### Problem details
Write out the listing in full, matching it word for word.

--------------------------------

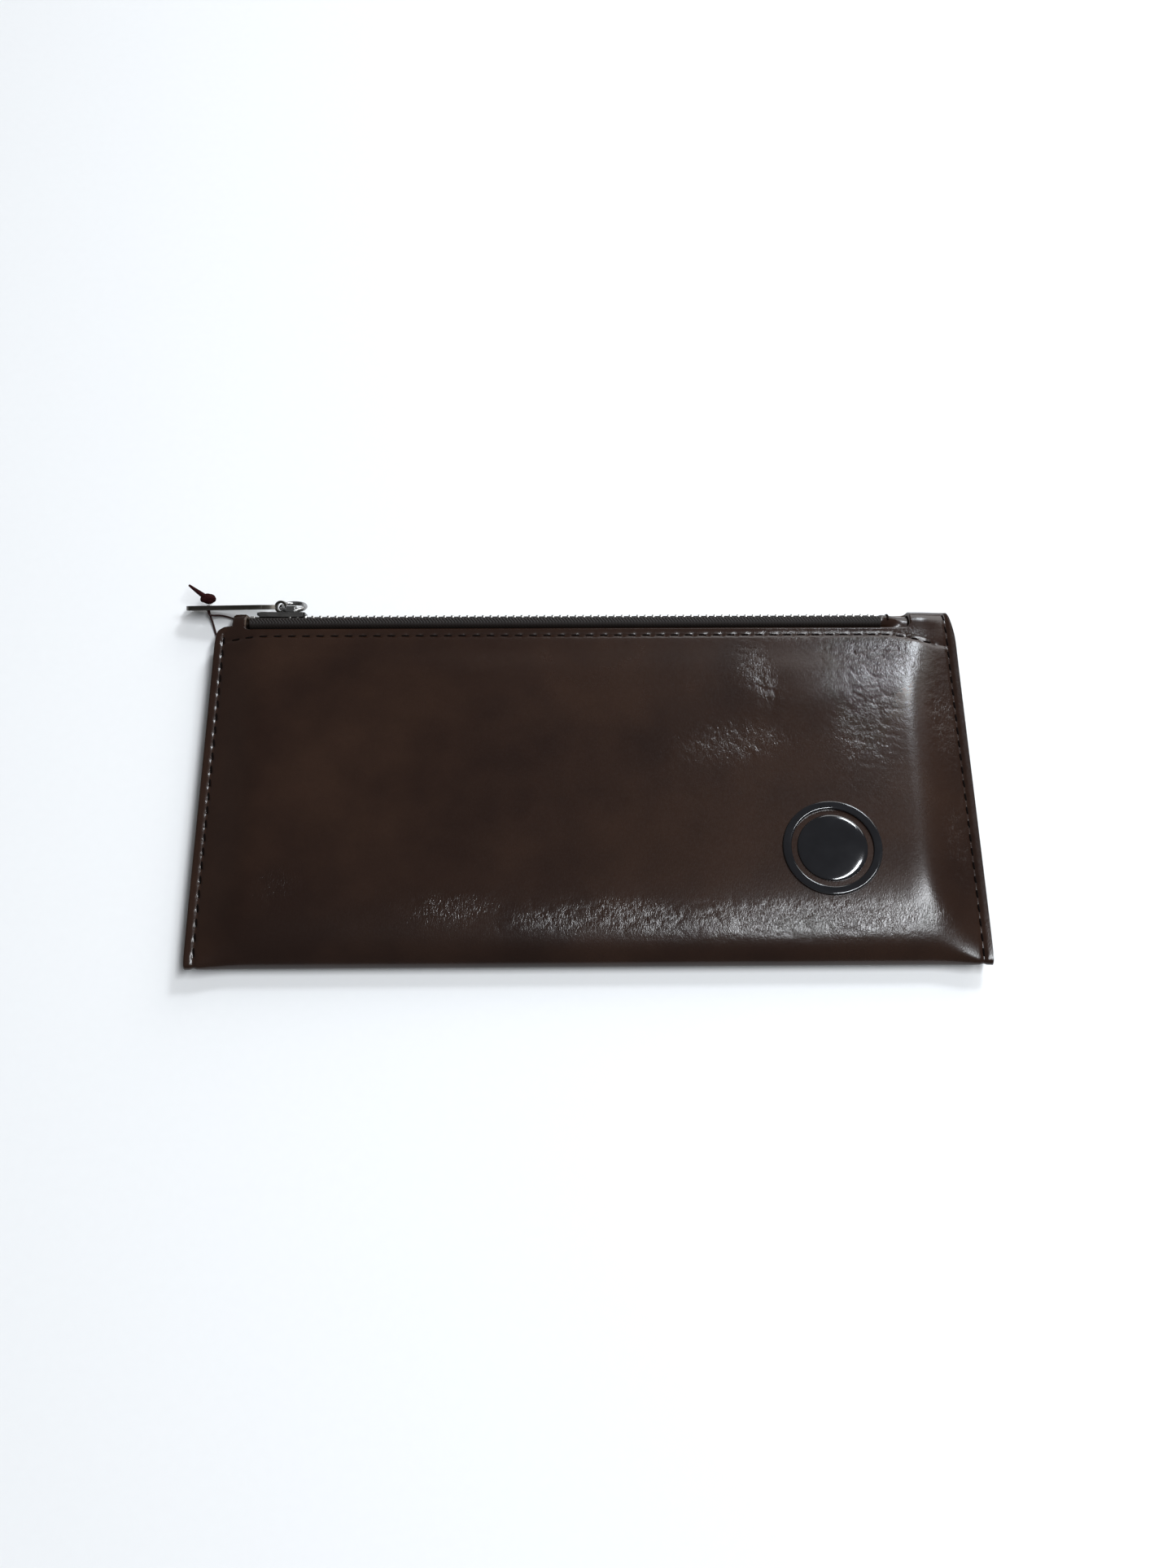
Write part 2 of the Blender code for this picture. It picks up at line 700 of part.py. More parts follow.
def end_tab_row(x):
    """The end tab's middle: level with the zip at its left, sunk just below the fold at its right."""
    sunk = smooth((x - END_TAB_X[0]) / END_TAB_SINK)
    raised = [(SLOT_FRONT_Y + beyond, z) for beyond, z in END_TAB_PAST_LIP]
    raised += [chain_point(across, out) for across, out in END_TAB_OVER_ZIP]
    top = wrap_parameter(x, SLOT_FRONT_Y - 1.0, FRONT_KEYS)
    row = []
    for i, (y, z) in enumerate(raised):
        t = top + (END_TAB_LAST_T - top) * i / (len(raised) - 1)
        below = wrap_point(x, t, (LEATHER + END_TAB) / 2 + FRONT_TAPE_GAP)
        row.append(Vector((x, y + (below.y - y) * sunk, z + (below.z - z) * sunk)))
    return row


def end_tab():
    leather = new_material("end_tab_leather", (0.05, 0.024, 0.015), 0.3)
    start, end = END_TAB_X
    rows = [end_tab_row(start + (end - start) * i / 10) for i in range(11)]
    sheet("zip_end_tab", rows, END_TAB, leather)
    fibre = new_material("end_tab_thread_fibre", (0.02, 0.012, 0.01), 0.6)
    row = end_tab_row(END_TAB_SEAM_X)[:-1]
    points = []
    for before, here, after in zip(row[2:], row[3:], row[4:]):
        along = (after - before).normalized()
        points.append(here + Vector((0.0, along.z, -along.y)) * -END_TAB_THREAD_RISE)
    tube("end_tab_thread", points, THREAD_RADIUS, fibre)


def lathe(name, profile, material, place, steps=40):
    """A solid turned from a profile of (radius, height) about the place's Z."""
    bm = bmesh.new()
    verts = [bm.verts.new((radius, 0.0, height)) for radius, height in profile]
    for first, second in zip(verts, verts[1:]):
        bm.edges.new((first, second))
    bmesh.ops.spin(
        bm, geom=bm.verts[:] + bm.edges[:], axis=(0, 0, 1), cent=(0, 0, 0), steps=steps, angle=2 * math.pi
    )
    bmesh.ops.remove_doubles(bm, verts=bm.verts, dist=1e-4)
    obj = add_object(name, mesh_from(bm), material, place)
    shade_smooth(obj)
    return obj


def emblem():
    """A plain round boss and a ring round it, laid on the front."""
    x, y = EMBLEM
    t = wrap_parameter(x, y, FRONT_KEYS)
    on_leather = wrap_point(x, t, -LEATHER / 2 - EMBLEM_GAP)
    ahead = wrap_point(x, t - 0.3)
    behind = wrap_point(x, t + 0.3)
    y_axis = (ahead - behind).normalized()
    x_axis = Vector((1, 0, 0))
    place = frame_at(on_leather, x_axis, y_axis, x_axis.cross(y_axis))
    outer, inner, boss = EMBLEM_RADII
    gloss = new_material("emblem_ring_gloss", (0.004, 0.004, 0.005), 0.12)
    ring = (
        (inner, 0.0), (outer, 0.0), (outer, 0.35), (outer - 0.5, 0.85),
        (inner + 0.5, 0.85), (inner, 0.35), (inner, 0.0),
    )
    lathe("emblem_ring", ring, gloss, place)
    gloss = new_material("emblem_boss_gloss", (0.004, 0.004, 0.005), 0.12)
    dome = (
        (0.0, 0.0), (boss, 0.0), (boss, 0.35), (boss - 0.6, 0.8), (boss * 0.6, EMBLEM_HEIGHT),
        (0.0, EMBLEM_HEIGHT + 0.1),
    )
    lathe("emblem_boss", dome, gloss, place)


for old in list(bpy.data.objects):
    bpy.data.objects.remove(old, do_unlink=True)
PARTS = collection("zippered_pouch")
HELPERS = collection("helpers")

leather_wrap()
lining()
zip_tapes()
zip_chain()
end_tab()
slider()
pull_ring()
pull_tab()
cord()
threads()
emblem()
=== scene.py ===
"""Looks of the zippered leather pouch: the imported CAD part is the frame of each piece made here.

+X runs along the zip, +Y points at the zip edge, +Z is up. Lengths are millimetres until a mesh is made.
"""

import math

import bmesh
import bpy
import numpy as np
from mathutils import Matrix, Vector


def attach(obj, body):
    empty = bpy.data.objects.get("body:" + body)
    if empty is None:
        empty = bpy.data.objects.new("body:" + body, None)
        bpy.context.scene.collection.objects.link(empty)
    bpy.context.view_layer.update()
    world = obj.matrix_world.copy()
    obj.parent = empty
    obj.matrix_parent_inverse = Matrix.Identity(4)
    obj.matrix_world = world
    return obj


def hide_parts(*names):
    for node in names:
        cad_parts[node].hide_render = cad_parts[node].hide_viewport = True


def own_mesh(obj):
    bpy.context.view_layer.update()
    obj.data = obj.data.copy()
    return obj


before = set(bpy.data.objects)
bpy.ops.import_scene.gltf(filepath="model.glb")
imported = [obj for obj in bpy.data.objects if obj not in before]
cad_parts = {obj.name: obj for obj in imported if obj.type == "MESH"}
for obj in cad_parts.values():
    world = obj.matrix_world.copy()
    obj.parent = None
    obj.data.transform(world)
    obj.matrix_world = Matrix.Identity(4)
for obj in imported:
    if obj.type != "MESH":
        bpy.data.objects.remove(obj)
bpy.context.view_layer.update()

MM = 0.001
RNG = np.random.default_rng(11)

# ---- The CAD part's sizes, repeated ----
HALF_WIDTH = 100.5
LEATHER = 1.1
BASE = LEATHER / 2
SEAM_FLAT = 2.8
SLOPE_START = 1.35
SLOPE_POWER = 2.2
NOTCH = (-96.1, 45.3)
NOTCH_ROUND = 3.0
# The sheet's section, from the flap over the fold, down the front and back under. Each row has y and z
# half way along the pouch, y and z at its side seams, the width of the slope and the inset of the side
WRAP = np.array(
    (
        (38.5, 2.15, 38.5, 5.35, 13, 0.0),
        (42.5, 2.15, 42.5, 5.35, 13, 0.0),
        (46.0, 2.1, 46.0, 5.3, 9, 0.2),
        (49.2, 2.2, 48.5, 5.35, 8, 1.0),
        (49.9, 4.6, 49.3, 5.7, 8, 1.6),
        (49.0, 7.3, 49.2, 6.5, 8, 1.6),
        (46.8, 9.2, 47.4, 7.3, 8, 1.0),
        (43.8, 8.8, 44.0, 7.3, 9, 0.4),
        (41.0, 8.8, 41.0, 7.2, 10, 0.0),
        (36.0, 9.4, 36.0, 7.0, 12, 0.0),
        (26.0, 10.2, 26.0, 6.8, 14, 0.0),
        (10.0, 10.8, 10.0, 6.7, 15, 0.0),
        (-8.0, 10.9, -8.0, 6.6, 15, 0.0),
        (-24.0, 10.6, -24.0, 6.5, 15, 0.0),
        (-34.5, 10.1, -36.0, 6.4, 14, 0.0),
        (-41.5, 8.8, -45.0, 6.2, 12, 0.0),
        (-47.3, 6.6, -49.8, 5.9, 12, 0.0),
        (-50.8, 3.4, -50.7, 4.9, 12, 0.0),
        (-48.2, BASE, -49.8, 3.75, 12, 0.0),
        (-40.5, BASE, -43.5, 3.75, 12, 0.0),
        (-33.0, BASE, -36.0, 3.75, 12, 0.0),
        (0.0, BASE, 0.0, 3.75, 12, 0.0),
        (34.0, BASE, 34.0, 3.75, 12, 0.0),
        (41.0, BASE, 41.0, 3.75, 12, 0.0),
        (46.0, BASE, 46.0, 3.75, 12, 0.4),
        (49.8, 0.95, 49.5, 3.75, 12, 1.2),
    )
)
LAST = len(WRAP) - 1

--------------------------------

### Exercise solution
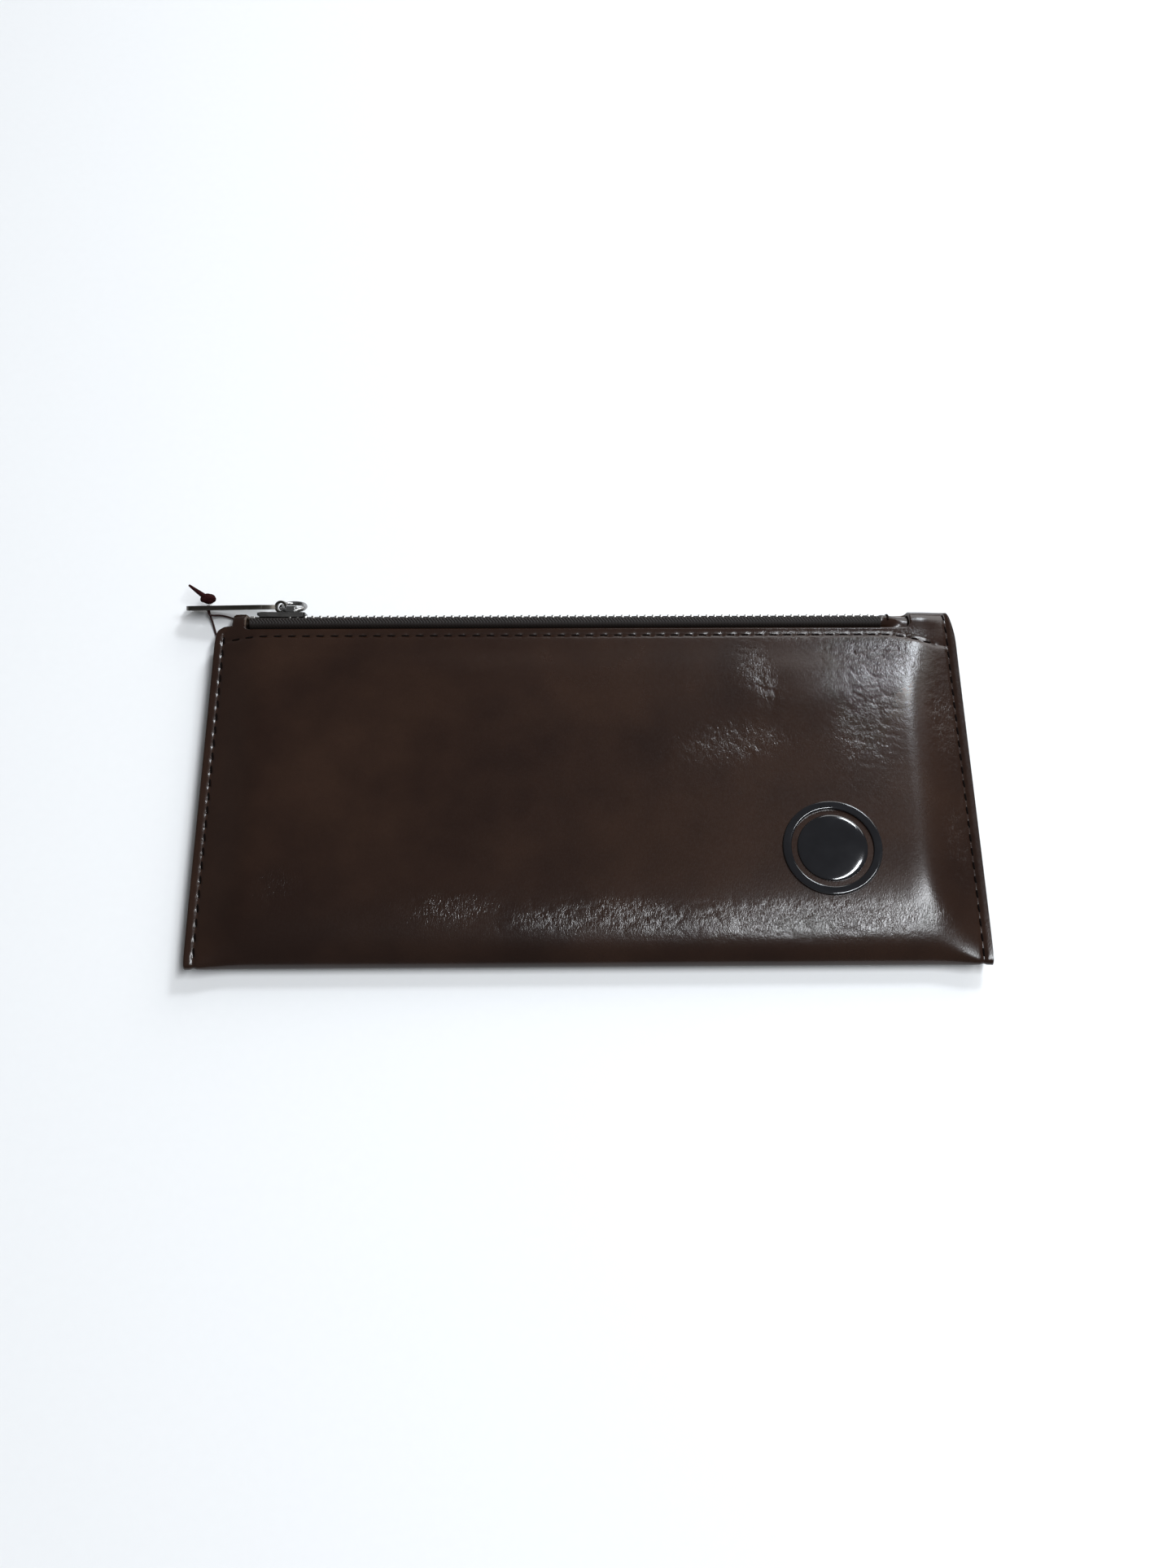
Write part 2 of the Blender code for this picture. It picks up at line 700 of part.py. More parts follow.
def end_tab_row(x):
    """The end tab's middle: level with the zip at its left, sunk just below the fold at its right."""
    sunk = smooth((x - END_TAB_X[0]) / END_TAB_SINK)
    raised = [(SLOT_FRONT_Y + beyond, z) for beyond, z in END_TAB_PAST_LIP]
    raised += [chain_point(across, out) for across, out in END_TAB_OVER_ZIP]
    top = wrap_parameter(x, SLOT_FRONT_Y - 1.0, FRONT_KEYS)
    row = []
    for i, (y, z) in enumerate(raised):
        t = top + (END_TAB_LAST_T - top) * i / (len(raised) - 1)
        below = wrap_point(x, t, (LEATHER + END_TAB) / 2 + FRONT_TAPE_GAP)
        row.append(Vector((x, y + (below.y - y) * sunk, z + (below.z - z) * sunk)))
    return row


def end_tab():
    leather = new_material("end_tab_leather", (0.05, 0.024, 0.015), 0.3)
    start, end = END_TAB_X
    rows = [end_tab_row(start + (end - start) * i / 10) for i in range(11)]
    sheet("zip_end_tab", rows, END_TAB, leather)
    fibre = new_material("end_tab_thread_fibre", (0.02, 0.012, 0.01), 0.6)
    row = end_tab_row(END_TAB_SEAM_X)[:-1]
    points = []
    for before, here, after in zip(row[2:], row[3:], row[4:]):
        along = (after - before).normalized()
        points.append(here + Vector((0.0, along.z, -along.y)) * -END_TAB_THREAD_RISE)
    tube("end_tab_thread", points, THREAD_RADIUS, fibre)


def lathe(name, profile, material, place, steps=40):
    """A solid turned from a profile of (radius, height) about the place's Z."""
    bm = bmesh.new()
    verts = [bm.verts.new((radius, 0.0, height)) for radius, height in profile]
    for first, second in zip(verts, verts[1:]):
        bm.edges.new((first, second))
    bmesh.ops.spin(
        bm, geom=bm.verts[:] + bm.edges[:], axis=(0, 0, 1), cent=(0, 0, 0), steps=steps, angle=2 * math.pi
    )
    bmesh.ops.remove_doubles(bm, verts=bm.verts, dist=1e-4)
    obj = add_object(name, mesh_from(bm), material, place)
    shade_smooth(obj)
    return obj


def emblem():
    """A plain round boss and a ring round it, laid on the front."""
    x, y = EMBLEM
    t = wrap_parameter(x, y, FRONT_KEYS)
    on_leather = wrap_point(x, t, -LEATHER / 2 - EMBLEM_GAP)
    ahead = wrap_point(x, t - 0.3)
    behind = wrap_point(x, t + 0.3)
    y_axis = (ahead - behind).normalized()
    x_axis = Vector((1, 0, 0))
    place = frame_at(on_leather, x_axis, y_axis, x_axis.cross(y_axis))
    outer, inner, boss = EMBLEM_RADII
    gloss = new_material("emblem_ring_gloss", (0.004, 0.004, 0.005), 0.12)
    ring = (
        (inner, 0.0), (outer, 0.0), (outer, 0.35), (outer - 0.5, 0.85),
        (inner + 0.5, 0.85), (inner, 0.35), (inner, 0.0),
    )
    lathe("emblem_ring", ring, gloss, place)
    gloss = new_material("emblem_boss_gloss", (0.004, 0.004, 0.005), 0.12)
    dome = (
        (0.0, 0.0), (boss, 0.0), (boss, 0.35), (boss - 0.6, 0.8), (boss * 0.6, EMBLEM_HEIGHT),
        (0.0, EMBLEM_HEIGHT + 0.1),
    )
    lathe("emblem_boss", dome, gloss, place)


for old in list(bpy.data.objects):
    bpy.data.objects.remove(old, do_unlink=True)
PARTS = collection("zippered_pouch")
HELPERS = collection("helpers")

leather_wrap()
lining()
zip_tapes()
zip_chain()
end_tab()
slider()
pull_ring()
pull_tab()
cord()
threads()
emblem()
=== scene.py ===
"""Looks of the zippered leather pouch: the imported CAD part is the frame of each piece made here.

+X runs along the zip, +Y points at the zip edge, +Z is up. Lengths are millimetres until a mesh is made.
"""

import math

import bmesh
import bpy
import numpy as np
from mathutils import Matrix, Vector


def attach(obj, body):
    empty = bpy.data.objects.get("body:" + body)
    if empty is None:
        empty = bpy.data.objects.new("body:" + body, None)
        bpy.context.scene.collection.objects.link(empty)
    bpy.context.view_layer.update()
    world = obj.matrix_world.copy()
    obj.parent = empty
    obj.matrix_parent_inverse = Matrix.Identity(4)
    obj.matrix_world = world
    return obj


def hide_parts(*names):
    for node in names:
        cad_parts[node].hide_render = cad_parts[node].hide_viewport = True


def own_mesh(obj):
    bpy.context.view_layer.update()
    obj.data = obj.data.copy()
    return obj


before = set(bpy.data.objects)
bpy.ops.import_scene.gltf(filepath="model.glb")
imported = [obj for obj in bpy.data.objects if obj not in before]
cad_parts = {obj.name: obj for obj in imported if obj.type == "MESH"}
for obj in cad_parts.values():
    world = obj.matrix_world.copy()
    obj.parent = None
    obj.data.transform(world)
    obj.matrix_world = Matrix.Identity(4)
for obj in imported:
    if obj.type != "MESH":
        bpy.data.objects.remove(obj)
bpy.context.view_layer.update()

MM = 0.001
RNG = np.random.default_rng(11)

# ---- The CAD part's sizes, repeated ----
HALF_WIDTH = 100.5
LEATHER = 1.1
BASE = LEATHER / 2
SEAM_FLAT = 2.8
SLOPE_START = 1.35
SLOPE_POWER = 2.2
NOTCH = (-96.1, 45.3)
NOTCH_ROUND = 3.0
# The sheet's section, from the flap over the fold, down the front and back under. Each row has y and z
# half way along the pouch, y and z at its side seams, the width of the slope and the inset of the side
WRAP = np.array(
    (
        (38.5, 2.15, 38.5, 5.35, 13, 0.0),
        (42.5, 2.15, 42.5, 5.35, 13, 0.0),
        (46.0, 2.1, 46.0, 5.3, 9, 0.2),
        (49.2, 2.2, 48.5, 5.35, 8, 1.0),
        (49.9, 4.6, 49.3, 5.7, 8, 1.6),
        (49.0, 7.3, 49.2, 6.5, 8, 1.6),
        (46.8, 9.2, 47.4, 7.3, 8, 1.0),
        (43.8, 8.8, 44.0, 7.3, 9, 0.4),
        (41.0, 8.8, 41.0, 7.2, 10, 0.0),
        (36.0, 9.4, 36.0, 7.0, 12, 0.0),
        (26.0, 10.2, 26.0, 6.8, 14, 0.0),
        (10.0, 10.8, 10.0, 6.7, 15, 0.0),
        (-8.0, 10.9, -8.0, 6.6, 15, 0.0),
        (-24.0, 10.6, -24.0, 6.5, 15, 0.0),
        (-34.5, 10.1, -36.0, 6.4, 14, 0.0),
        (-41.5, 8.8, -45.0, 6.2, 12, 0.0),
        (-47.3, 6.6, -49.8, 5.9, 12, 0.0),
        (-50.8, 3.4, -50.7, 4.9, 12, 0.0),
        (-48.2, BASE, -49.8, 3.75, 12, 0.0),
        (-40.5, BASE, -43.5, 3.75, 12, 0.0),
        (-33.0, BASE, -36.0, 3.75, 12, 0.0),
        (0.0, BASE, 0.0, 3.75, 12, 0.0),
        (34.0, BASE, 34.0, 3.75, 12, 0.0),
        (41.0, BASE, 41.0, 3.75, 12, 0.0),
        (46.0, BASE, 46.0, 3.75, 12, 0.4),
        (49.8, 0.95, 49.5, 3.75, 12, 1.2),
    )
)
LAST = len(WRAP) - 1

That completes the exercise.